Monday, November 11, 2013

The Tata Nano

This is a remarkable car.  The short Autocar video is worth watching:

And here's the Wikipedia page, from which many of the facts below are drawn:

Whether the Nano's top and cruising speeds are 70 and 60/65, or 65 and 55 is irrelevant.  So is the 50% price increase in India.  So is the fact that unit sales in India have not met projections.  So is the possibility that it might, or might not, be marketed in Europe and the United States.  So is the fact that it lacks pollution controls--they can be added.

This car can put India, Southeast Asia, South America, and Africa on wheels.  China too, if the Chinese would let Tata sell it there (doubtful).  The Tata can carry four people and one small suitcase, protected from weather, economically.  It has twice the capacity of a Smart ForTwo in the same dimensions, but with half the engine size.

Public transportation is the obvious answer for moving people around in urban environments, worldwide.  And, when people in the States get used to the idea, here too.  I took the train into downtown Chicago for two years.  It was far preferable to, and faster than, being stuck in rush hour traffic.  In France and Belgium, almost everyone walks in towns and cities.  It's much more convenient, and faster, than being stuck in traffic on narrow, congested streets.  But cars like the Nano have a role too.  Most people, everywhere, need to get across town, or to the airport or train station, now and then.

Crashworthiness is an obvious problem.  It is hard to see how the Nano could be sold in Europe and North America, even if it had potential buyers.  (That's why a Smart ForTwo costs five times what a Nano does, and carries only two people.)  But there's no reason the Nano couldn't be re-engineered as an electric car, with crashworthiness waivers for low-speed urban use.  Or Tata can go upmarket with a bigger, heavier, more crashworthy car: "The all-new Notso Nano."  ;-)

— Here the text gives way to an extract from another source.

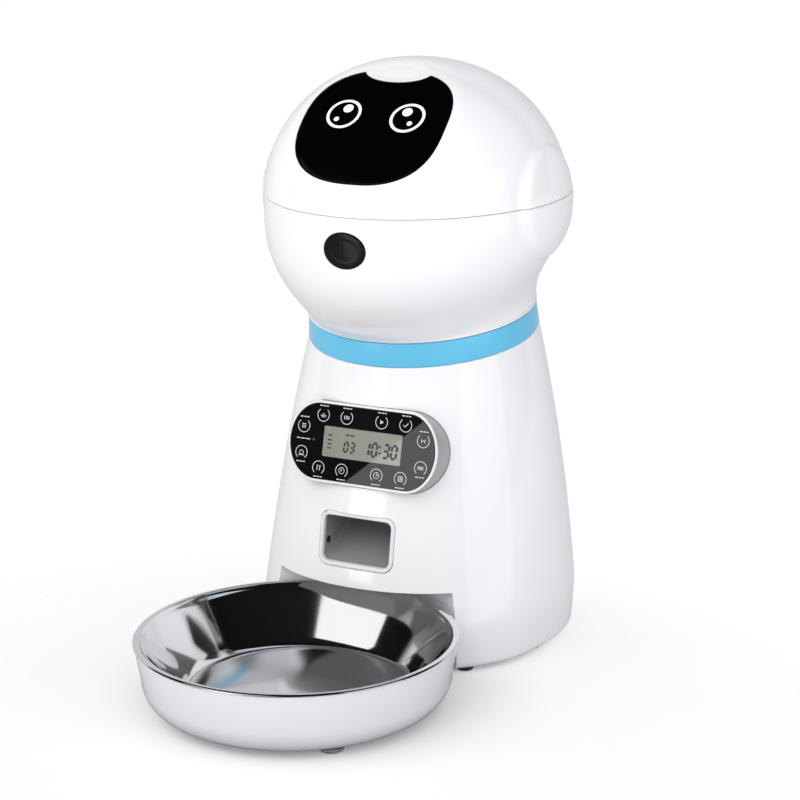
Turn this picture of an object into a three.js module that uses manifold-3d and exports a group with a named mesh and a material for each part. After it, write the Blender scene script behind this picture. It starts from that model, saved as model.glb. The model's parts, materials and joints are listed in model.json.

The Ford Model T put America on wheels (and made the horse obsolete).  The Austin, Beetle, Fiat Topolino, and Renault 2CV put Europe on wheels after World War Two.  Cars like the Nano go back to those roots, and will put the Developing World on wheels.

This is the "LX" interior.  In Japanese marketing, that means stripped.  I wonder if it means the same in India?  The
Nano reminds me of the Beetles and Fiats imported into the States in the 1950's.  And of VW's famous ad campaigns
"Think Small" and "Less Is More" that flipped the expectations of what a car should be and do for the "reverse snobs"
of the World War Two generation and the soon-to-be-car-buying counter-cultural Baby Boomers.

With Seth Meyers in his SNL days, I have to ask "Really?!?"  Seriously?!?